CR/LF used by MS-DOS and Windows
pre: (r.Res() = done) & (-1 <= markerLen < LEN (marker)) &
((markerLen <= 0) OR (marker[0] < 20X)) *)
PROCEDURE (w: Writer) SetEOL* (marker: ARRAY OF CHAR; markerLen: INTEGER);
(* Sets new end of line marker. If the passed string marker does not fit into
the field `eol', then `w.Res()' is set to `invalidFormat'.
pre: (w.Res() = done) & (0 <= markerLen < LEN (marker)) *)

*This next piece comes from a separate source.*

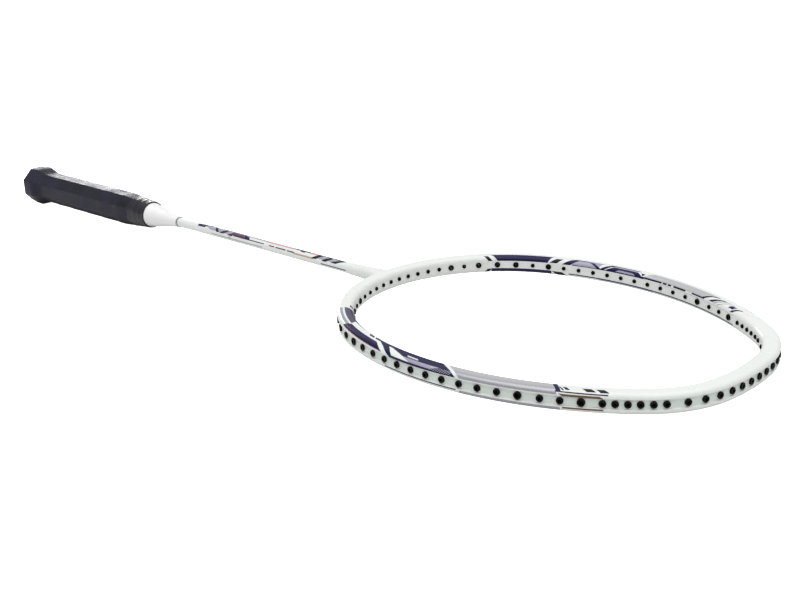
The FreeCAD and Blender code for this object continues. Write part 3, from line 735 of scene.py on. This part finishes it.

PROCEDURE (s: Scanner) SetEOL* (marker: ARRAY OF CHAR; markerLen: INTEGER);
(* See Reader.EOL *)
BEGIN
s. r. SetEOL (marker, markerLen)
END SetEOL;
Default: Reader does auto detect, Writer uses CharClass.eol (which is
always one character)
I believe everyone will be happy with this. If someone is not, do
speak out or be silent forever.
Summary of problems with the input part of TextRider:
TextRider must not assume that the channel is positionable.
Most tokens require a lookahead of 1. E.g., procedure
`ReadIdentifier' needs to inspect the next character to decide, if
it has reached the end of the identifier. The lookahead character
must be available for the next read operation.
The lookahead character may cause an read error, e.g. when reading
past the end of a file. This does _not_ imply a read error for the
scanned token! Example: If a character of an identifier has been ,
and lookahed reports `readAfterEnd', then the identifier is valid,
but the next read operation has to report the error.
Some systems have an end of line marker longer than one character.
This means that a lookahead of 1 is no longer sufficient.
E.g. r.Eol() needs to check all characters of the marker. Note that
any prefix of the marker may not be detected as an end of line: CR
on its own is a normal character, while CR/LF is an eol.
A per system selection of the eol character is not sufficient.
While a MS-DOS file may use CR/LF, input from terminal will use the
code for RETURN as end of line marker. (Can someone verify this?)
No rider (reader, writer, or scanner) is permitted to do anything if
the riders `Res()' is not `done'.
Error handling of the readers must be precise. Either the last
operation was successfull, consuming a number of characters and
returning a result based on these characters, or an error is
signalled, potentially leaving the reader in an undefined state.
Silently dropping characters from the input stream is not permitted,
of course.
Mike's implementation of TextRider only addresses parts of these
problems. Especially the implementation of the lookahead mechanism is
inadequate. I will rewrite the reader parts of TextRider over the
weekend :-( I do not have any application using TextRider (or In, for
the matter) beyond Mike's InOutTest, so I will need some feedback from
users, preferably _before_ the module gets into the next release of
oo2c.
Btw, the reference manual fails to mention that the field
`Scanner.pos' holds `Channel.noPosition', if the scanner is attached
to a channel that does not permit positioning.
-- mva